Out of more years, but of far, far less wisdom and experience, I echo Franklin’s testimony “that God governs in the affairs of men,” and that without his concurring aid we shall build in vain, and “our projects will be confounded, and we ourselves shall become a reproach and bye word down to future ages.”
I bear my testimony that without God’s aid, we shall not preserve our political heritage neither to our own blessing, nor to the blessing of our posterity, nor to the blessing of the downtrodden peoples of the world.
In broad outline, the Lord has declared through our Constitution his form for human government. Our own prophets have declared in our day the responsibility of the Elders of Zion in the preservation of the Constitution. We cannot, guiltless, escape that responsibility. We cannot be laggards, nor can we be deserters.

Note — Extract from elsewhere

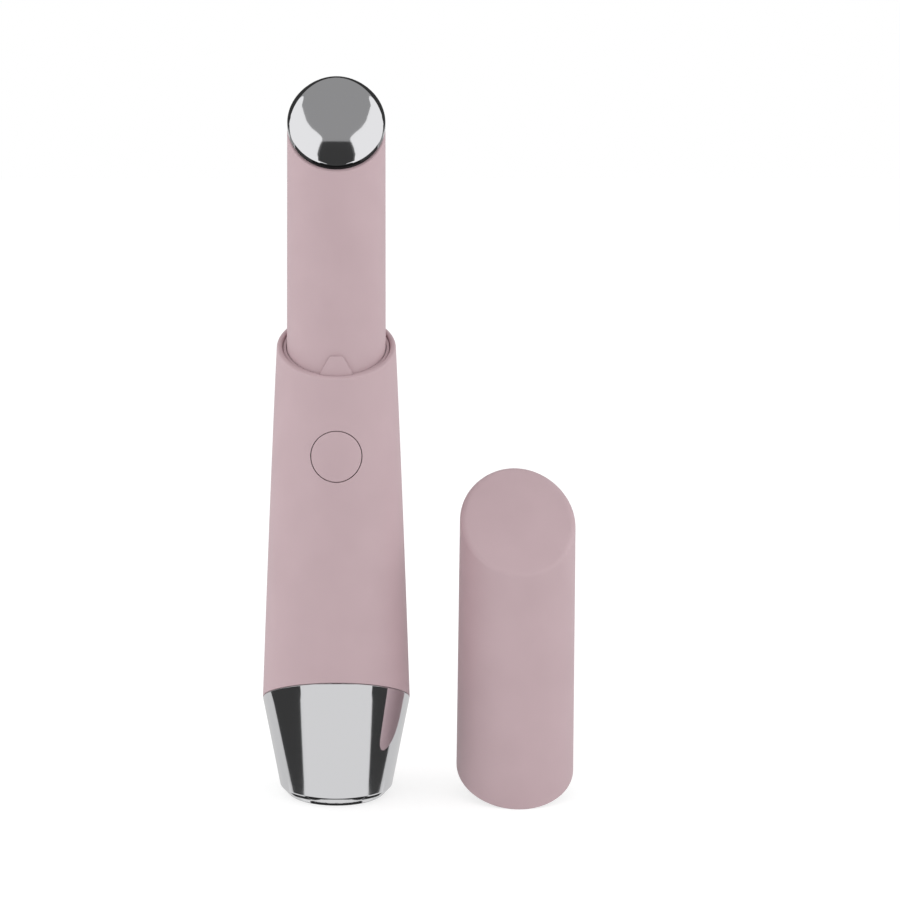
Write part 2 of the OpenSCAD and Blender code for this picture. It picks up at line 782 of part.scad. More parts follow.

On the back of the chair in which Washington sat as President during the Convention, was carved a half-hidden sun, showing just above a range of hills. As the signing of the Constitution was about over, Franklin observed to some fellow delegates:
“I have often and often, in the course of the session, and the vicissitudes of my hopes and fears as to its issue, looked at that (sun) behind the President, without being able to tell whether it was rising or setting; but now, at length, I have the happiness to know that it is a rising, and not a setting sun.”
Such was the prophecy that marked the closing of the greatest political convention of all time, for the Lord was there working out his purposes in a system he could endorse.
God give us the power, each of us, to enshrine in our hearts the eternal truths of our Constitution; that come what may, we shall never desert these truths, but work always and unceasingly that, as Lincoln said, “government of the people, by the people, for the people, shall not perish from the earth.”
Such is my prayer, and I ask it in the name of Jesus. Amen.